Task to carry out. In the listing below, locate the line that contains "of its outline." and the line that contains "low, high = Vector((1e9,)". Restate word for word those two lines and every line between them, and nothing else.

Recorded information.
-=-=-=-=-

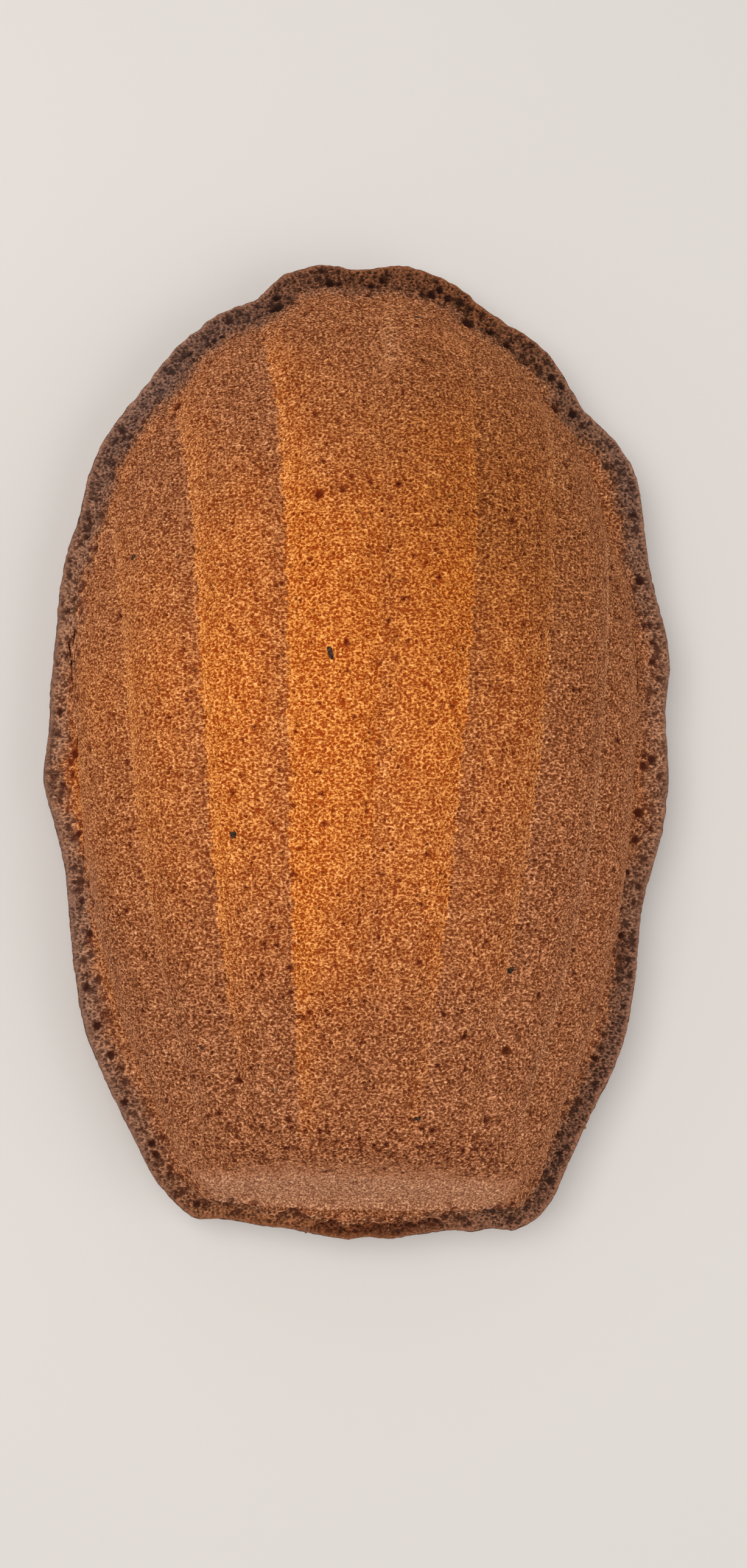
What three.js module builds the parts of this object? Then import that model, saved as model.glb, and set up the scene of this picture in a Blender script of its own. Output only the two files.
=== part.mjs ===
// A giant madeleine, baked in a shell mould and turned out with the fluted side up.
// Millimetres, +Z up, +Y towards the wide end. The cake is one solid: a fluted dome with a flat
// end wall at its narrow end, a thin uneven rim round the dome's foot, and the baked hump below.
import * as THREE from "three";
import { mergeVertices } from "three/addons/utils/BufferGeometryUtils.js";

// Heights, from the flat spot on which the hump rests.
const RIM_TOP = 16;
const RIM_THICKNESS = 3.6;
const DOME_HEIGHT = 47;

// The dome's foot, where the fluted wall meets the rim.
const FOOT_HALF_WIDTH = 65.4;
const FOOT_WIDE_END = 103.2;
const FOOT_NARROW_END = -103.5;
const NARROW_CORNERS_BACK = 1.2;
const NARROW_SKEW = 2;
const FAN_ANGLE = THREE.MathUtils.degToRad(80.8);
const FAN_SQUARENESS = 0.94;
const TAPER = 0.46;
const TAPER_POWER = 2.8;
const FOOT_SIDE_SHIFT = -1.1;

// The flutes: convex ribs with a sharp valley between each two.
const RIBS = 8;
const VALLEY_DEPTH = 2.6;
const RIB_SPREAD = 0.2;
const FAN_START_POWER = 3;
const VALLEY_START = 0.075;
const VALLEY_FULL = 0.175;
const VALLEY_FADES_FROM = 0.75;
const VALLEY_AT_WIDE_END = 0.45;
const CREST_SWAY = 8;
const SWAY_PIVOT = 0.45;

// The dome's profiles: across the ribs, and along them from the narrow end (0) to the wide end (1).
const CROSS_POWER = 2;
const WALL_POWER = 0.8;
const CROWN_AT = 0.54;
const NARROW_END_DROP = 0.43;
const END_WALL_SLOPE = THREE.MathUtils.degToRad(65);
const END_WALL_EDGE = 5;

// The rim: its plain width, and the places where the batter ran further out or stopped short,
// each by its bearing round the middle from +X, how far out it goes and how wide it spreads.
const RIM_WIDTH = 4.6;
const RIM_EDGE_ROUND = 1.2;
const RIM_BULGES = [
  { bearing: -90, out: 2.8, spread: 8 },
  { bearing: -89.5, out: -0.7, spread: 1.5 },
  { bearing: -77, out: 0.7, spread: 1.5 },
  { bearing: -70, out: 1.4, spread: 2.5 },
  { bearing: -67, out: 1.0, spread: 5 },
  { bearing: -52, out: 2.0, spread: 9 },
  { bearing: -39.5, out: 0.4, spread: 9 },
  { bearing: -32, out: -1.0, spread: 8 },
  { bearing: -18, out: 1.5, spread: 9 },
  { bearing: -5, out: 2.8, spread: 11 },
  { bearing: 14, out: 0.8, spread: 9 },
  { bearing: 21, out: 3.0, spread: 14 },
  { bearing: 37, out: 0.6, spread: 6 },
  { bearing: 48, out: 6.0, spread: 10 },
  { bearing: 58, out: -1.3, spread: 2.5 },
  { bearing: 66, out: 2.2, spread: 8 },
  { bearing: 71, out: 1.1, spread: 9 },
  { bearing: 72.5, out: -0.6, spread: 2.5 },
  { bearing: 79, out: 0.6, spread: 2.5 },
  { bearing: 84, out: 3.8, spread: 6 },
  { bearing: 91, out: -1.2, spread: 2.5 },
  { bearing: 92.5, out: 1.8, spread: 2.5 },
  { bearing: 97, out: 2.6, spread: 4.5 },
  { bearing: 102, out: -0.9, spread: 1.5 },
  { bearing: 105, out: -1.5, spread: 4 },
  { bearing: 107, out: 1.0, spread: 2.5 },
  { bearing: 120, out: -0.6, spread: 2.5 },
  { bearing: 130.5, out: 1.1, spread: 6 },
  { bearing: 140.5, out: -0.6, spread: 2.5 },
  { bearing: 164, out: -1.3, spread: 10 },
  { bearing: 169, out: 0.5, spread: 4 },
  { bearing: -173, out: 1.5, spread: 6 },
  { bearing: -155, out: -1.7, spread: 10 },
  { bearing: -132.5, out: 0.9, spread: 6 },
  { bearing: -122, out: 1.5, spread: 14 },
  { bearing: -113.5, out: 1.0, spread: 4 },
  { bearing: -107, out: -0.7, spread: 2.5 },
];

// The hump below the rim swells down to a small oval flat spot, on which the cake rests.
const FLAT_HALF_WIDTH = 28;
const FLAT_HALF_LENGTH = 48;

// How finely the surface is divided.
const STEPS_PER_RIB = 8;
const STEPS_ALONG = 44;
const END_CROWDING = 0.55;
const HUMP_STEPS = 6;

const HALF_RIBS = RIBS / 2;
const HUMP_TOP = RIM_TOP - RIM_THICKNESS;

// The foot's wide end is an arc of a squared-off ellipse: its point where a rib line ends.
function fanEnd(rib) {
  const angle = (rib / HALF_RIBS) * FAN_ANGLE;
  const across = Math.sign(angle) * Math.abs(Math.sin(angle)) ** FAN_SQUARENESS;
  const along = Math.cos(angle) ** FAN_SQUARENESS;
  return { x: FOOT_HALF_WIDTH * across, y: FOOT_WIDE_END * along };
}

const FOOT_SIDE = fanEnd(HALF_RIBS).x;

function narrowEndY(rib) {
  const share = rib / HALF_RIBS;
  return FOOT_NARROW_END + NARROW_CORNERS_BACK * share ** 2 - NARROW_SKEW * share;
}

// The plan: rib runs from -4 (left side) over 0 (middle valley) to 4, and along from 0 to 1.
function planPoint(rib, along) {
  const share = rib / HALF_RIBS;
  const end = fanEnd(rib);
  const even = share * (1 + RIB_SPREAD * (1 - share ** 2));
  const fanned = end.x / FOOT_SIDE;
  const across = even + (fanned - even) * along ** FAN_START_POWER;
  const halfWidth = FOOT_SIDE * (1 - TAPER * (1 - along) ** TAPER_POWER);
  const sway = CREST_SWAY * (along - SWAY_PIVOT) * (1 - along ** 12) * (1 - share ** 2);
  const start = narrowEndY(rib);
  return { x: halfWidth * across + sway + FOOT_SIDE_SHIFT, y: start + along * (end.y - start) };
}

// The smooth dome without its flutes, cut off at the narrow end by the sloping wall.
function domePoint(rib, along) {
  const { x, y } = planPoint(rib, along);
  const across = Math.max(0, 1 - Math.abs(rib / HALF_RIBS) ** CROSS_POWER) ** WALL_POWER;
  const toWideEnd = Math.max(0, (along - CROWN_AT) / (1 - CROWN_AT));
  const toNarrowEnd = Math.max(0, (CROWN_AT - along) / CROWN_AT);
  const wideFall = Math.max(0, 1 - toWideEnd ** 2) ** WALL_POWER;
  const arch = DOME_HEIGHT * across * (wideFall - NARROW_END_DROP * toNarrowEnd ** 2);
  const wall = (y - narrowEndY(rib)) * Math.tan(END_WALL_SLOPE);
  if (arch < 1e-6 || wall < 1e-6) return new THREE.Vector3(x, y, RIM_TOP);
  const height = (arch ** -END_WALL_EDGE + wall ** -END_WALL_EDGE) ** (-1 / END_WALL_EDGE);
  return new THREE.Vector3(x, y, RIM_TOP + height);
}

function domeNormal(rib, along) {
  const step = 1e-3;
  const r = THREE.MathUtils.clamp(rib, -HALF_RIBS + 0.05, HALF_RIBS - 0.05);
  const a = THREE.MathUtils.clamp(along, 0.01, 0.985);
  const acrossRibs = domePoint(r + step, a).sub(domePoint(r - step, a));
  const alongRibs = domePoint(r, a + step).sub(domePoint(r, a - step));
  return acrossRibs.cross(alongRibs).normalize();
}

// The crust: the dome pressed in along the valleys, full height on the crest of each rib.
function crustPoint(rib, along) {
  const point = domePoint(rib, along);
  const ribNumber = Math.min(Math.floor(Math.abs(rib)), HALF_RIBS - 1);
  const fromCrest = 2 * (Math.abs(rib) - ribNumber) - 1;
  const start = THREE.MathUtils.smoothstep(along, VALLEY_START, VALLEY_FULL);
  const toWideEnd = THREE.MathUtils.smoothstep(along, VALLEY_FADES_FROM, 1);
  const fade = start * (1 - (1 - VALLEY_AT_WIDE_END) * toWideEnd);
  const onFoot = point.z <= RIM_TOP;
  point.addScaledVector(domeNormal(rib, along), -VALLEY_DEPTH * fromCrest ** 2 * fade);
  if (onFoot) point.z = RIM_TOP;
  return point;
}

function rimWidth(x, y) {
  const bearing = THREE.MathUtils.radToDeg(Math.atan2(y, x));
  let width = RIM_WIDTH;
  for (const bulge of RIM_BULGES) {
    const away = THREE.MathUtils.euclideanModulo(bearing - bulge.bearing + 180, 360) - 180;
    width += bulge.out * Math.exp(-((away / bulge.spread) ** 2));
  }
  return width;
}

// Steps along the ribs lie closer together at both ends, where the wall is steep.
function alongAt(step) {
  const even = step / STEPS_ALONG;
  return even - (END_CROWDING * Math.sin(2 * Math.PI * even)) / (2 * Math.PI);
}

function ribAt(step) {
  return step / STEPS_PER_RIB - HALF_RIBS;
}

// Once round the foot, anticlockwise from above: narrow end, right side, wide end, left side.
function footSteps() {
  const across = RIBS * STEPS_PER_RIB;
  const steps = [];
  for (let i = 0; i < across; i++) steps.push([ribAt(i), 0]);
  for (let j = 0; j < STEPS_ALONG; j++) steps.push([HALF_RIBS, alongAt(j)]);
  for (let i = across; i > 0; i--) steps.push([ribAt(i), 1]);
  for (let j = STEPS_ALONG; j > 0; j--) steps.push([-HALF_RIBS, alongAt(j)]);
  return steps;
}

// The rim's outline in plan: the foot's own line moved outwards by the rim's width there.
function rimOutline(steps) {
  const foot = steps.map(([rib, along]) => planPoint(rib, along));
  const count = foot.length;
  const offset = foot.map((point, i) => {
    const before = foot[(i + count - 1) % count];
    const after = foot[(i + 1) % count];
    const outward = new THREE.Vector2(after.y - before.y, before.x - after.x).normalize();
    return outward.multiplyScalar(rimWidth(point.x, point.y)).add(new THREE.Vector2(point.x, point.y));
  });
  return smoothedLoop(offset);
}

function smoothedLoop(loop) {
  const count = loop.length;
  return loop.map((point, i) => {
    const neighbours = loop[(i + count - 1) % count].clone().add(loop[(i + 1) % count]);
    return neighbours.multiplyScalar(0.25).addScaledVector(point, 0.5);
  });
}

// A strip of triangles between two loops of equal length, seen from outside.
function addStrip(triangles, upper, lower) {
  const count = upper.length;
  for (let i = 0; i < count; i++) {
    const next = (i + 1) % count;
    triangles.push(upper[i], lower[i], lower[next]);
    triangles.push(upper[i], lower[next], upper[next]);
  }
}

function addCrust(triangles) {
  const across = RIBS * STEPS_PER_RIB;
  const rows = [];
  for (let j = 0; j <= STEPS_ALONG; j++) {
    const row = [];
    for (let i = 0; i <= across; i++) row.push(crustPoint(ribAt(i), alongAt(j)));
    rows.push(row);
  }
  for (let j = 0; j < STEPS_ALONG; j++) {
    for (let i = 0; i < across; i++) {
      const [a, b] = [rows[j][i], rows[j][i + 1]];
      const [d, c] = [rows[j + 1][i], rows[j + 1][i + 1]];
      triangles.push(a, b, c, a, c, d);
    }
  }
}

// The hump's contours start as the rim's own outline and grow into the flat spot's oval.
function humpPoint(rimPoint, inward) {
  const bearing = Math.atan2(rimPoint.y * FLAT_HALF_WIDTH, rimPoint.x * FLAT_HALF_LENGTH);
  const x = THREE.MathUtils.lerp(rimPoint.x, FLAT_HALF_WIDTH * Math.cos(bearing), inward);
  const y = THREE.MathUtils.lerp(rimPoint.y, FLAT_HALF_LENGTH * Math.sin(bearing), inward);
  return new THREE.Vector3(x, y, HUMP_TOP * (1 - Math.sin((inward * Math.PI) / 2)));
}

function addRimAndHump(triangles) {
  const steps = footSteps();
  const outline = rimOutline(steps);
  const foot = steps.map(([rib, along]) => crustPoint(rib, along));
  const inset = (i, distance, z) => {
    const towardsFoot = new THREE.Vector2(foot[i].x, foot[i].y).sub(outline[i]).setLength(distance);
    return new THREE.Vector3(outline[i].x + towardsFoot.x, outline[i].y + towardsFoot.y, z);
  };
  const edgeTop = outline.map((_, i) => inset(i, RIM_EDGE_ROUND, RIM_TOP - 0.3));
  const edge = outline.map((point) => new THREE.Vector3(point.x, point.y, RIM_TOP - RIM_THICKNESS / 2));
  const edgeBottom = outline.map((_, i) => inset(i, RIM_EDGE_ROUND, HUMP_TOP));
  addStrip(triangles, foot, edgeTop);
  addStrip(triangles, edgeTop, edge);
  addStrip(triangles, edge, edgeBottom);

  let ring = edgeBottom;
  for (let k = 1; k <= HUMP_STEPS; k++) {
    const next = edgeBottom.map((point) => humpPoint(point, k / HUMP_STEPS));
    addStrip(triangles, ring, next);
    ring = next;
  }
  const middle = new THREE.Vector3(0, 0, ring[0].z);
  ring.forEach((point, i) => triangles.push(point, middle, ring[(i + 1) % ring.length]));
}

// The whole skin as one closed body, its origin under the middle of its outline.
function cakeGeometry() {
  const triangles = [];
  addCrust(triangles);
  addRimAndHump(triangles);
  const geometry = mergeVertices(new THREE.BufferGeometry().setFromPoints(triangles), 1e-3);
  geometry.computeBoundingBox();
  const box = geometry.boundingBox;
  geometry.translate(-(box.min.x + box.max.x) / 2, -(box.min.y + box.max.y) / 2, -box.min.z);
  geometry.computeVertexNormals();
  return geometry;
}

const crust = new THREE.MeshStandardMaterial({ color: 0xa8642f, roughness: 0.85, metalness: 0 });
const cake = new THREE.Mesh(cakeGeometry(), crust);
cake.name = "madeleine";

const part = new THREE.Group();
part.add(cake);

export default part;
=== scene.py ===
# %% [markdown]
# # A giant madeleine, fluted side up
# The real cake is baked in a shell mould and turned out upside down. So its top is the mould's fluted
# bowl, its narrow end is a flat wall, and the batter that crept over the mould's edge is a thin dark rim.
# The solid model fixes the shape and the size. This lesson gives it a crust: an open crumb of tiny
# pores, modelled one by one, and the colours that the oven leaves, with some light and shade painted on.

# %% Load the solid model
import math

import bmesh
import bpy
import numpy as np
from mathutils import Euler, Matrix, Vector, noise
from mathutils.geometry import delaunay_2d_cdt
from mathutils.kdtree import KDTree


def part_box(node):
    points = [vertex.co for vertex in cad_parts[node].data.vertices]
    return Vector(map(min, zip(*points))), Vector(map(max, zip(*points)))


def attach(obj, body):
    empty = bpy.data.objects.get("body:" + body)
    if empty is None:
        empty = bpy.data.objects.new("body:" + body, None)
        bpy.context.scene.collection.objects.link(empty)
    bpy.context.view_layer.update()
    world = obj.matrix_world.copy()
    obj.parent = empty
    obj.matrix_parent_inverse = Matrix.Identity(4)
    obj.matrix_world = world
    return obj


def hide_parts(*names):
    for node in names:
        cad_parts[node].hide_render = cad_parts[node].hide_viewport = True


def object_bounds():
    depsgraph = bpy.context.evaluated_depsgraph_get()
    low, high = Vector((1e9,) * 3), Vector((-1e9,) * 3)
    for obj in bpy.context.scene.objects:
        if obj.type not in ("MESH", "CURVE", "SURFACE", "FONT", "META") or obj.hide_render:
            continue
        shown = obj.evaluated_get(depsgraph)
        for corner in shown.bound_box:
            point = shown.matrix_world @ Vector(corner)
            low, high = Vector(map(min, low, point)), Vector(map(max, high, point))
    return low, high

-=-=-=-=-

Reply.
// The whole skin as one closed body, its origin under the middle of its outline.
function cakeGeometry() {
  const triangles = [];
  addCrust(triangles);
  addRimAndHump(triangles);
  const geometry = mergeVertices(new THREE.BufferGeometry().setFromPoints(triangles), 1e-3);
  geometry.computeBoundingBox();
  const box = geometry.boundingBox;
  geometry.translate(-(box.min.x + box.max.x) / 2, -(box.min.y + box.max.y) / 2, -box.min.z);
  geometry.computeVertexNormals();
  return geometry;
}

const crust = new THREE.MeshStandardMaterial({ color: 0xa8642f, roughness: 0.85, metalness: 0 });
const cake = new THREE.Mesh(cakeGeometry(), crust);
cake.name = "madeleine";

const part = new THREE.Group();
part.add(cake);

export default part;
=== scene.py ===
# %% [markdown]
# # A giant madeleine, fluted side up
# The real cake is baked in a shell mould and turned out upside down. So its top is the mould's fluted
# bowl, its narrow end is a flat wall, and the batter that crept over the mould's edge is a thin dark rim.
# The solid model fixes the shape and the size. This lesson gives it a crust: an open crumb of tiny
# pores, modelled one by one, and the colours that the oven leaves, with some light and shade painted on.

# %% Load the solid model
import math

import bmesh
import bpy
import numpy as np
from mathutils import Euler, Matrix, Vector, noise
from mathutils.geometry import delaunay_2d_cdt
from mathutils.kdtree import KDTree


def part_box(node):
    points = [vertex.co for vertex in cad_parts[node].data.vertices]
    return Vector(map(min, zip(*points))), Vector(map(max, zip(*points)))


def attach(obj, body):
    empty = bpy.data.objects.get("body:" + body)
    if empty is None:
        empty = bpy.data.objects.new("body:" + body, None)
        bpy.context.scene.collection.objects.link(empty)
    bpy.context.view_layer.update()
    world = obj.matrix_world.copy()
    obj.parent = empty
    obj.matrix_parent_inverse = Matrix.Identity(4)
    obj.matrix_world = world
    return obj


def hide_parts(*names):
    for node in names:
        cad_parts[node].hide_render = cad_parts[node].hide_viewport = True


def object_bounds():
    depsgraph = bpy.context.evaluated_depsgraph_get()
    low, high = Vector((1e9,) * 3), Vector((-1e9,) * 3)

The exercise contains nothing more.